RB06. Methods for using AI to create a synthetic digital twin of the Estonian population

Primary focus area – F5: AI for e-governance
Secondary focus areas – F1: hybrid AI pipelines, F2: adaptation of foundation models, F6: AI for healthcare, F8: AI for cybersecurity

Abstract

This project develops AI-based methods for generating a realistic, privacy-preserving synthetic digital twin of the Estonian population. Initial efforts focus on synthesizing data from the population registry, education, healthcare, and tax systems. The output will enable safe testing, research, and development of public-sector digital services without using real personal data.

Research Gap

GDPR restricts the use of real population data for development and testing. Current methods cannot generate coherent, multi-table synthetic datasets that reflect complex societal interactions over time.

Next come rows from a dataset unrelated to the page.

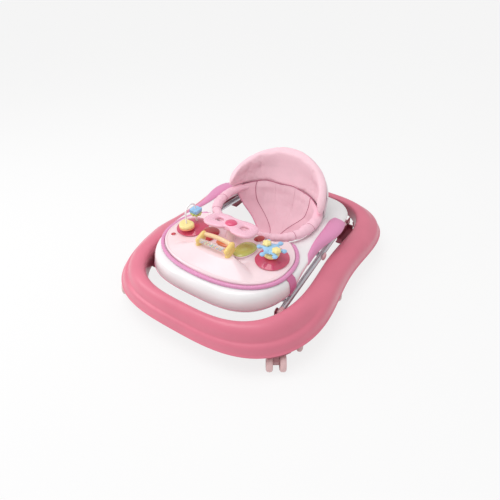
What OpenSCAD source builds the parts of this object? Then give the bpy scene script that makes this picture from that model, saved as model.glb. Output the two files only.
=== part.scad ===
// Baby walker: a wide moulded ring on twin-wheel casters, a scissor frame of
// bent steel tube, and a lifting tray with a toy panel and a padded bucket seat.
// The front is -Y, the seat back is at +Y, and the floor is z = 0.

/* [Base ring] */
// Length of the ring over its lip
ring_l = 796; // [740:2:860]
// Width of the ring over its lip
ring_w = 630; // [600:2:680]
// Height of the lip's lower edge above the floor
lip_z = 58; // [56:1:64]
// Rise of the crown above the lip at the front
crown_front = 66; // [58:1:72]
// Rise of the crown above the lip at the sides
crown_side = 50; // [46:1:54]
// Rise of the crown above the lip at the rear
crown_rear = 44; // [40:1:50]
// Width of the ring's section at the front
band_front = 52; // [48:1:60]
// Width of the ring's section at the sides
band_side = 84; // [80:1:88]
// Width of the ring's section at the rear
band_rear = 46; // [42:1:56]
// Wall of the moulded ring
ring_wall = 3; // [2.4:0.2:3.6]
// How far the sides draw in at the waist, as a share of the width
waist = 0.10; // [0.06:0.01:0.12]

/* [Casters] */
// Diameter of each caster wheel
wheel_d = 46; // [42:1:48]
// Width of each caster wheel
wheel_w = 16; // [14:1:18]
// Distance between the middles of the two wheels of a caster
wheel_gap = 33; // [32:1:36]
// Distance of the axle behind the swivel
caster_trail = 15; // [12:1:18]
// Diameter of the swivel stem
stem_d = 8; // [7:0.5:10]
// Diameter of the wheel axle
axle_d = 5; // [4:0.5:6]

/* [Folding frame] */
// Outer diameter of the frame tubes
tube_d = 16; // [14:1:17]
// Wall of the frame tubes
tube_wall = 1.2; // [1:0.1:1.6]
// Distance of each outer leg from the middle plane
leg_x = 207; // [205:1:208]
// Distance of each inner leg from the middle plane
inner_x = 186; // [184:1:187]
// Length of a leg from its lower pivot to the middle pivot
leg_low = 238; // [230:1:244]
// Length of a leg from the middle pivot to its upper pivot
leg_high = 160; // [154:1:166]
// Slope of the legs when the frame is folded flat
fold_angle = 6; // [5.5:0.1:6.5]
// How far the legs turn from folded to the highest setting
lift_angle = 27; // [20:1:28]
// Place of the lower front pivot along the ring
pivot_y = -222; // [-226:1:-218]
// Height of the lower pivots above the floor
pivot_z = 86; // [84:1:88]
// Diameter of the hinge pins
pin_d = 8; // [7:0.5:9]

/* [Tray] */
// Half width of the tray shell
tray_a = 219; // [214:1:222]
// Length of the tray shell
tray_l = 578; // [560:2:590]
// Place of the tray shell's middle along the ring
tray_y = -27; // [-30:1:-24]
// Height of the flat deck above the floor, folded
deck_z = 162; // [160:1:166]
// Height of the nose's lower edge above the floor, folded
nose_z = 104; // [102:1:108]
// Wall of the tray shell
tray_wall = 3; // [2.4:0.2:3.4]
// Half width of the seat opening
seat_a = 156; // [150:1:158]
// Half length of the seat opening
seat_b = 122; // [116:1:124]
// Place of the seat opening's middle along the ring
seat_y = 54; // [50:1:58]

/* [Toy panel] */
// Half width of the toy panel's surrounding band
panel_a = 200; // [194:1:204]
// Half length of the band
panel_b = 143; // [138:1:145]
// Place of the band's middle along the ring
panel_y = -150; // [-152:1:-148]
// Width of the band seen from above
band_w = 11; // [9:1:13]
// Height of the panel's flat plate above the deck
plate_h = 9; // [8:1:11]
// Rise of the console in the middle of the panel
console_h = 12; // [10:1:14]
// Half width of the steering wheel's two grips together
wheel_span = 68; // [64:1:72]
// Height of the steering wheel above the console
column_h = 38; // [34:1:42]

/* [Seat] */
// Radius of the padded roll round the seat opening
roll_r = 11; // [9:0.5:12]
// Height of the back pad above the roll
back_h = 120; // [100:2:140]
// Thickness of the back pad
back_t = 24; // [20:1:28]
// Depth of the seat sling below the deck
sling_d = 136; // [120:2:140]

/* [Hidden] */
$fn = 48;

gap = 0.3;            // clearance between pieces that seat on curved faces
run = 0.05;           // radial running clearance of pins, stems and axles
stations = 90;        // sections round the ring and the tray
foot_w = 8;           // width of the ring's flat feet, on both edges

// Outlines seen from above: superellipses that draw in at the waist
n_front = 3.14;
n_rear = 4;
waist_y = 40;
waist_len = 202;

function spow(v, e) = pow(abs(v), e);
function blend(a, b, k) = a + (b - a) * k;
function ease(v) = let(k = min(1, max(0, v))) k * k * (3 - 2 * k);
function oval(f, a, b, n) = let(r = pow(spow(cos(f) / a, n) + spow(sin(f) / b, n), -1 / n))
    [r * cos(f), r * sin(f)];
function ring_n(f) = sin(f) < 0 ? n_front : n_rear;
function waisted(p, k, y0, len) = [p.x * (1 - k * exp(-pow((p.y - y0) / len, 2))), p.y];
function half_share(y, n) = pow(1 - pow(abs(y) / (ring_l / 2), n), 1 / n)
    * (1 - waist * exp(-pow((y - waist_y) / waist_len, 2)));
ring_a = ring_w / 2 / max([for (y = [-ring_l / 2:4:ring_l / 2])
    half_share(y, y < 0 ? n_front : n_rear)]);
function lip_at(f) = waisted(oval(f, ring_a, ring_l / 2, ring_n(f)), waist, waist_y, waist_len);
function rim_at(f) = waisted(oval(f, ring_a - band_side,
    ring_l / 2 - (sin(f) < 0 ? band_front : band_rear), ring_n(f)), waist, waist_y, waist_len);

// Sections of the ring: share of the band's width from the lip, share of the crown's rise
front_sec = [[0, 0], [0, .07], [.06, .09], [.1, .22], [.14, .36], [.22, .44], [.31, .46],
    [.34, .6], [.42, .82], [.58, .96], [.74, 1], [.9, .95], [1, .84], [1.01, .6], [1.02, 0]];
side_sec = [[0, 0], [0, .08], [.04, .1], [.06, .34], [.09, .55], [.15, .72], [.24, .84],
    [.34, .91], [.46, .96], [.62, .99], [.78, 1], [.91, .97], [1, .88], [1.01, .6], [1.02, 0]];
rear_sec = [[0, 0], [0, .09], [.06, .12], [.09, .35], [.14, .56], [.24, .7], [.34, .76],
    [.39, .84], [.48, .95], [.6, 1], [.75, 1], [.9, .97], [1, .88], [1.02, .6], [1.04, 0]];
inner_of = [13, 12, 10, 8, 6, 4, 3];   // points of the section that the underside follows
tier_from = 298;      // the raised tier starts this far behind the ring's front
tier_run = 170;
function tier(y) = ease((tier_from - ring_l / 2 - y) / tier_run);
function stern(y) = ease((y - 120) / 150);
function crown_at(y) = blend(blend(crown_side, crown_front, ease((-20 - y) / 300)),
    crown_rear, stern(y));
function sec_at(y, i) = blend(blend(side_sec[i], front_sec[i], tier(y)), rear_sec[i], stern(y));
function on_ring(f, s) = let(o = lip_at(f), r = rim_at(f))
    [blend(o.x, r.x, s.x), blend(o.y, r.y, s.x), lip_z + s.y * crown_at(o.y)];
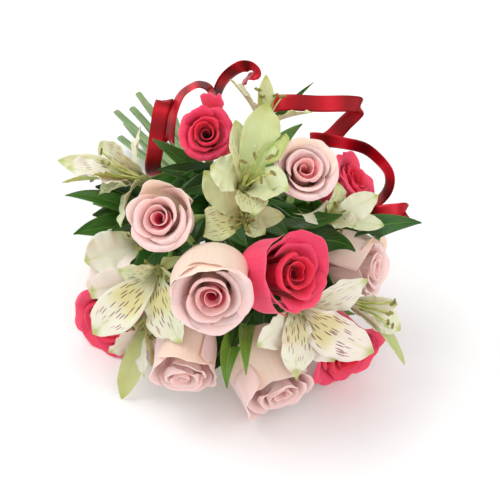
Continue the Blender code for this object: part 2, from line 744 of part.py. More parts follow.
# The ribbon's two tails from the knot: points along each, and the way its width runs there
LEFT_TAIL = (
    ((-32, 47, -51), (0.34, -0.78, 0.56)), ((-39, 45, -48), (0.34, -0.78, 0.56)),
    ((-46, 44, -43), (0.8, -0.45, 0.4)), ((-52, 46, -34), (1, 0.1, 0)), ((-53, 51, -25), (1, 0.2, 0)),
    ((-51, 60, -18), (1, 0.2, 0)), ((-49, 72, -14), (1, 0.2, 0)), ((-47, 84, -12), (1, 0.2, 0)),
    ((-45, 90, -13), (1, 0.2, 0)), ((-44, 86, -20), (1, 0.2, 0)), ((-44, 76, -22), (0.9, 0.1, 0.4)),
    ((-43, 66, -18), (0.7, 0, 0.7)), ((-40, 81, -12), (0.6, -0.1, 0.8)), ((-35, 92, -8), (0.45, -0.3, 0.83)),
    ((-29, 97, -6), (0.2, -0.5, 0.83)), ((-23, 99, -6), (0, -0.55, 0.83)), ((-17, 96, -8), (-0.3, -0.45, 0.83)),
    ((-15, 87, -14), (-0.55, 0, 0.83)), ((-14, 92, -20), (-0.55, 0, 0.83)), ((-11, 100, -18), (-0.5, 0.2, 0.83)),
    ((-6, 106, -14), (-0.4, 0.4, 0.83)), ((1, 110, -10), (0, 0.55, 0.83)), ((7, 110, -8), (0.2, 0.5, 0.83)),
    ((10, 107, -10), (0.4, 0.3, 0.83)), ((6, 104, -16), (0.5, 0.2, 0.8)), ((2, 101, -20), (0.5, 0.2, 0.8)),
)
RIGHT_TAIL = (
    ((-20, 50, -54), (-0.34, 0.78, -0.56)), ((-14, 51, -51), (-0.3, 0.85, -0.4)), ((-8, 55, -45), (-0.2, 0.9, -0.2)),
    ((-2, 62, -38), (0, 1, 0)), ((12, 79, -22), (0, 1, 0)), ((21, 87, -10), (0, 1, 0)), ((31, 88, -6), (0, 1, 0)),
    ((49, 87, -4), (0, 1, 0)), ((68, 87, -4), (0, 1, 0)), ((74, 85, -6), (0, 1, 0)), ((65, 76, -12), (0, 1, 0)),
    ((56, 67, -14), (0, 1, 0)), ((47, 64, -12), (0, 1, 0)), ((44, 65, -8), (0, 1, 0.1)), ((52, 65, -4), (0, 0.8, 0.6)),
    ((64, 63, -2), (0, 0.65, 0.76)), ((76, 60, -2), (0.15, 0.6, 0.8)), ((85, 53, -2), (0.35, 0.4, 0.85)),
    ((91, 45, -4), (0.45, 0.15, 0.88)), ((91, 36, -8), (0.45, -0.1, 0.88)), ((85, 28, -14), (0.35, -0.4, 0.85)),
    ((75, 23, -16), (0.1, -0.8, 0.6)), ((75, 18, -12), (0, -1, 0.2)), ((86, 21, -6), (0, -1, 0)),
    ((96, 22, -4), (0, -1, 0)), ((101, 22, -4), (0, -1, 0)), ((95, 16, -8), (0, -1, 0)),
)


def bloom_at(mouth, facing, radius, height, spin):
    """A rose placed by its mouth."""
    axis = face_vector(*facing).normalized()
    return Bloom(face_point(*mouth) - axis * height, axis, spin, radius, height)


ROSE_BLOOMS = {name: bloom_at(row[1], row[2], row[3], row[4], row[5]) for name, row in ROSES.items()}


def clear_of_roses(spot):
    """The spot, moved out of every rose that it would stand in."""
    for bloom in ROSE_BLOOMS.values():
        spot = bloom.pushed_out(spot, ROSE_CLEARANCE)
    return spot


def build():
    """The whole posy."""
    for name, bloom in ROSE_BLOOMS.items():
        rose_bloom(name, bloom, ROSES[name][0])
        rose_stem(name + "_stem", bloom, SLOTS[name], LEAVES.get(name, ()))
    alstroemeria = {}
    for name, (foot, facing, tepals, stamen_length) in ALSTROEMERIA.items():
        bloom = Bloom(face_point(*foot), face_vector(*facing))
        alstroemeria[name] = bloom
        tips = [(face_point(*tip), width) for tip, width in tepals]
        alstroemeria_bloom(name, bloom, tips, stamen_length)
    for name, (whorl, carried) in SPRAYS.items():
        blooms = [alstroemeria[bloom] for bloom in carried]
        spray_greens(name, face_point(*whorl), SLOTS[name], blooms, LEAVES.get(name, ()))
    ribbon_band("ribbon_band")
    ribbon_tail("ribbon_tail_left", LEFT_TAIL, RIBBON_WIDTH)
    ribbon_tail("ribbon_tail_right", RIGHT_TAIL, RIBBON_WIDTH)


build()
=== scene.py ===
"""The looks of a hand-tied posy of roses and alstroemeria that lies on its side on a pale table."""

import math
import random

import bpy
import numpy as np
from mathutils import Matrix, Vector


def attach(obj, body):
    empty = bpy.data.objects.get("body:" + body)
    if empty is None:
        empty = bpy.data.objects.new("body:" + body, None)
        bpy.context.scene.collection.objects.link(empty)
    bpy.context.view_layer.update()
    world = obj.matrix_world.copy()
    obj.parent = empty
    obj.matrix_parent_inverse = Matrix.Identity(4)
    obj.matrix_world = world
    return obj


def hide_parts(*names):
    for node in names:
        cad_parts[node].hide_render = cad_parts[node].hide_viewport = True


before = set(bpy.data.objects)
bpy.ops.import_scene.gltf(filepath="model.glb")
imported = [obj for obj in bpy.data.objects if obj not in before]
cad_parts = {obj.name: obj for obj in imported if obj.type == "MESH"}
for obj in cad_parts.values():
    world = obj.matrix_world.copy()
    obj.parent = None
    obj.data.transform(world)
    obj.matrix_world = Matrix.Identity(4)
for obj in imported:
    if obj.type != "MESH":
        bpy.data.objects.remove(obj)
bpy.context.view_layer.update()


# The roses. Each is a half-open garden rose: some twenty thin petals that unroll in a spiral from a tight
# heart, the outer ones wide cups whose lips roll back. The flowers are set by the middle of their mouths,
# in millimetres across, up and out as the head of the posy is looked at.
MM = 0.001
HEAD_CENTRE = Vector((-3.0, -66.8, 76.0))
FACE_TURN = math.radians(-20.0)
FACE_RISE = math.radians(42.0)
OUT = Vector((
    math.sin(FACE_TURN) * math.cos(FACE_RISE),
    -math.cos(FACE_TURN) * math.cos(FACE_RISE),
    math.sin(FACE_RISE),
))
ACROSS = Vector((math.cos(FACE_TURN), math.sin(FACE_TURN), 0.0))
UP = OUT.cross(ACROSS)


def face_vector(across, up, out):
    """A direction given as the head is looked at."""
    return ACROSS * across + UP * up + OUT * out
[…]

Previous research focuses on single-table or healthcare data synthesis, but lacks methods for creating interconnected datasets across domains. Furthermore, utility and privacy evaluation methods for such synthetic data are still underdeveloped.

Objective

  1. Create a prototype framework for generating synthetic population data, reflecting individuals, organisations, and their interactions.
  2. Ensure compatibility with microsimulation models to enable policy testing.
  3. Build a utility and privacy assessment methodology to tune synthetic data generation and ensure GDPR compliance.

Approach

We will build a modular pipeline for synthetic data generation, deployable in public-sector institutions. The system will include:

  • Rule-based modules for structured identifiers (e.g. ID codes, bank accounts)
  • ML-based modules tailored for tabular, temporal, and image data
  • Hybrid synthesis combining rules and ML, based on real-life user pathways in e-government systems

Privacy-utility assessment tool to evaluate and fine-tune generated data for usability and compliance.

Impact

Synthetic population data will enable safe, GDPR-compliant development and testing of digital services. It supports policy evaluation, R&D, and education by simulating realistic socio-economic dynamics. It also allows researchers and policymakers to conduct microsimulations without accessing sensitive data, boosting transparency and innovation. The privacy-utility tool ensures that the synthetic data balances usefulness with legal safeguards.